Rebels and pro-government militiamen executed civilians this week in two waves of terror that the top UN envoy to Congo said Saturday amount to war crimes — highlighting the inability of undermanned UN peacekeepers to protect civilians.
Meanwhile, Congo’s army advanced toward rebel lines on Saturday, with renewed fighting near the provincial capital of Goma threatening a fragile ceasefire.
Fighting broke out on Friday near Kibati, about 10km north of Goma. By Saturday morning the army had moved at least 1km north into a no man’s land that had been unpatrolled since the rebels called a ceasefire 10 days ago after routing the army.
PHOTO: EPA
UN envoy Alan Doss said “war crimes that we cannot tolerate” were committed at Kiwanja, by rebel leader Laurent Nkunda’s fighters and by Mai Mai militiamen supporting the government.
UN investigators on Friday visited 11 graves containing what villagers said were 26 bodies, said UN spokeswoman Sylvie van den Wildenberg. New York-based Human Rights Watch said the death toll could be higher.
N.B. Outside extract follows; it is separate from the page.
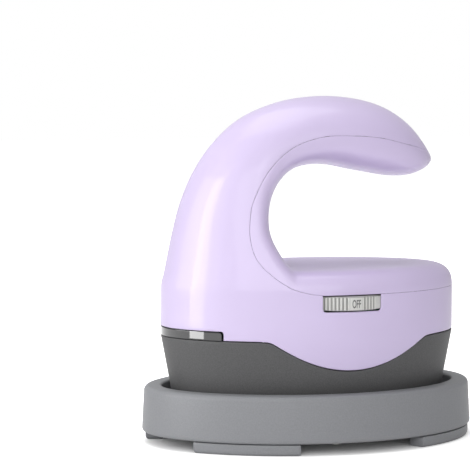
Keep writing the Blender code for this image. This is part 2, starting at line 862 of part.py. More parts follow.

“We are getting reports of more than 50 dead, but we are still in the process of confirming that information,” said Anneke Van Woudenberg, a researcher with Human Rights Watch.
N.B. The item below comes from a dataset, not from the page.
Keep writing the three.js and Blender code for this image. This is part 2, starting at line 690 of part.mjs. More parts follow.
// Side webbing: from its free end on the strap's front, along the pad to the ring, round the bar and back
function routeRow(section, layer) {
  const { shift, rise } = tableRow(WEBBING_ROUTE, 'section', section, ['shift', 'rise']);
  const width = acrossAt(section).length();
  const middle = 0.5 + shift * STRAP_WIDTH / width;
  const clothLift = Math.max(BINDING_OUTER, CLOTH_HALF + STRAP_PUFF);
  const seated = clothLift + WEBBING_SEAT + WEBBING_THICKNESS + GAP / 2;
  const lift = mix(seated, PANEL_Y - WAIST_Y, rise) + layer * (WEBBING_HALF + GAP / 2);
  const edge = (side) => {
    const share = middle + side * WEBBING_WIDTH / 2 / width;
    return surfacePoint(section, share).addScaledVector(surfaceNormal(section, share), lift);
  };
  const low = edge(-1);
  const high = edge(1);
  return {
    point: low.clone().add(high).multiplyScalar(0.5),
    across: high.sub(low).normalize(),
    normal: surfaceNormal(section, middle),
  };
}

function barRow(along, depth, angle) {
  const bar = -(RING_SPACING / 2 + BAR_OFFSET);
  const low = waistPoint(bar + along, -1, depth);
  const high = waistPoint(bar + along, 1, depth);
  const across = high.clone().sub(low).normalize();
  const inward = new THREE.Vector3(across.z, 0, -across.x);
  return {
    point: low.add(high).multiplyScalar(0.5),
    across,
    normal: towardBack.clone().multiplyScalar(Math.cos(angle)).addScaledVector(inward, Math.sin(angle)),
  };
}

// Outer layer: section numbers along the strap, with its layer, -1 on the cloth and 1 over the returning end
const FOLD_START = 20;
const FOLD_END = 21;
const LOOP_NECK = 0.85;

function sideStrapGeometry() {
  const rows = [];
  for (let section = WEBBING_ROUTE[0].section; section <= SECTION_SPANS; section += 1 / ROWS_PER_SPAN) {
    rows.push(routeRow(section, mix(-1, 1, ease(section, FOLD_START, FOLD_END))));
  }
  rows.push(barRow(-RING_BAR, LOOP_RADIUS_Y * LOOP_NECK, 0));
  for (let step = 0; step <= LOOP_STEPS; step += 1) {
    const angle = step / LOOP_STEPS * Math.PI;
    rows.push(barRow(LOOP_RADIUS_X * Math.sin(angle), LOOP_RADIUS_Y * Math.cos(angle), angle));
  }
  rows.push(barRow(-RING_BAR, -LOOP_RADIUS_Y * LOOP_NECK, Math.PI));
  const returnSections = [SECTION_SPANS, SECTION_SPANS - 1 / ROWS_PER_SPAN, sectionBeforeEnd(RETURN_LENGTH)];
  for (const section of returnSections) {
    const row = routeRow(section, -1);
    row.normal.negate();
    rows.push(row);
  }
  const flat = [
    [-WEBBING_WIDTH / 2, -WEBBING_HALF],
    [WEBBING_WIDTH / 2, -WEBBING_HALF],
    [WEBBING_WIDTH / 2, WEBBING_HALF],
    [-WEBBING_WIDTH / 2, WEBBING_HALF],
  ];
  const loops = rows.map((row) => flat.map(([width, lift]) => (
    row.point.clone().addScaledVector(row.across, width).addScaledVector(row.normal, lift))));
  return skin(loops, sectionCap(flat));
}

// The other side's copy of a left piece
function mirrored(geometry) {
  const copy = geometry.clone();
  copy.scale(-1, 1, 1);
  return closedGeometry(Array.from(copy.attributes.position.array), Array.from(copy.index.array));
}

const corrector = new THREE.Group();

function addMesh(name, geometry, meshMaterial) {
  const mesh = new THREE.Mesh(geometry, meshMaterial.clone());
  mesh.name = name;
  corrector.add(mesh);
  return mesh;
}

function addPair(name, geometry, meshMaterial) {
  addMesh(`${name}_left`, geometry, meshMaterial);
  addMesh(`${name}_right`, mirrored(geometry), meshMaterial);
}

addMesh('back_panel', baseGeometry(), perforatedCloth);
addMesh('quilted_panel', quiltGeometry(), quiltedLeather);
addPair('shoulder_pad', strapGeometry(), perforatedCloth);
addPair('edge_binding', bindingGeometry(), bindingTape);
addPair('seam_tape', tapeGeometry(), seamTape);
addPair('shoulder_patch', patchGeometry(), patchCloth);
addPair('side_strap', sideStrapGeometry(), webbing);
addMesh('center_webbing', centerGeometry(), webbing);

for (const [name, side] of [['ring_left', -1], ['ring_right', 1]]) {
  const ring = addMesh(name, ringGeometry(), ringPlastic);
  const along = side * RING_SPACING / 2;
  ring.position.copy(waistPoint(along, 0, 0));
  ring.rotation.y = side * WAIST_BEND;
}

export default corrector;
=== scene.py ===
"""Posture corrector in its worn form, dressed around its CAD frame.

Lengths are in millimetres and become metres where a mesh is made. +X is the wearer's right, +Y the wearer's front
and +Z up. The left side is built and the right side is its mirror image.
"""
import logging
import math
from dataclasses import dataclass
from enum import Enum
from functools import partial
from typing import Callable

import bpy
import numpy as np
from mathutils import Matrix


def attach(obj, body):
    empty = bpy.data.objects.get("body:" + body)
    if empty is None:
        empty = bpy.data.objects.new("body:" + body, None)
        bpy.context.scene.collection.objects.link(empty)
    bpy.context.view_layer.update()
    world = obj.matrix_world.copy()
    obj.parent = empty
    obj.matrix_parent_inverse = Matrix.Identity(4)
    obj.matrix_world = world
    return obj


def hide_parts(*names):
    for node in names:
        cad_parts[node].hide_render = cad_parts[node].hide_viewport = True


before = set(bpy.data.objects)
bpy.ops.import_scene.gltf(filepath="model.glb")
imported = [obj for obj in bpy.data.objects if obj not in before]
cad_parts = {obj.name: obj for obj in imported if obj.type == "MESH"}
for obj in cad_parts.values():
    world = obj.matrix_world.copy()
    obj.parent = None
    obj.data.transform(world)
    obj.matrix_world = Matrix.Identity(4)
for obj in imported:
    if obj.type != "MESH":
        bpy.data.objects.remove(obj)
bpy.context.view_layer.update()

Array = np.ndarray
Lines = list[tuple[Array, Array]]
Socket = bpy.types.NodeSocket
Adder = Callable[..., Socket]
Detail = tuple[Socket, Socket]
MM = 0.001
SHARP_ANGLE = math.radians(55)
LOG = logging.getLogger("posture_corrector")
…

UN peacekeepers have a well-established base in Kiwanja, about 80km north of Goma, but it has only 120 soldiers in the town of between 30,000 and 50,000.
They were pinned down under crossfire some of the first day of the killings on Tuesday and were hampered because militiamen were hiding in houses among civilians, military spokesman Colonel Jean-Paul Dietrich said.
Peacekeepers also were trying to deter rebel attacks on two other nearby towns, Nyanzale and Kikuku, on Tuesday when the killings in Kiwanja continued, he said.
“It’s very difficult to protect thousands of civilians, especially at night,” Dietrich said.
Doss told a news conference, “Sadly we can’t protect every person in the Kivus [provinces].”
Regional leaders at an emergency Congo summit in Nairobi on Friday condemned the peacekeepers’ failure to protect civilians — the primary mandate of the 17,000-man force in Congo, a country the size of Western Europe where dozens of armed groups daily perpetrate gross human rights abuses.
A reporter in Kiwanja on Thursday saw bodies of two men on the main road, lying where they had been shot less than 1.5km from the UN camp.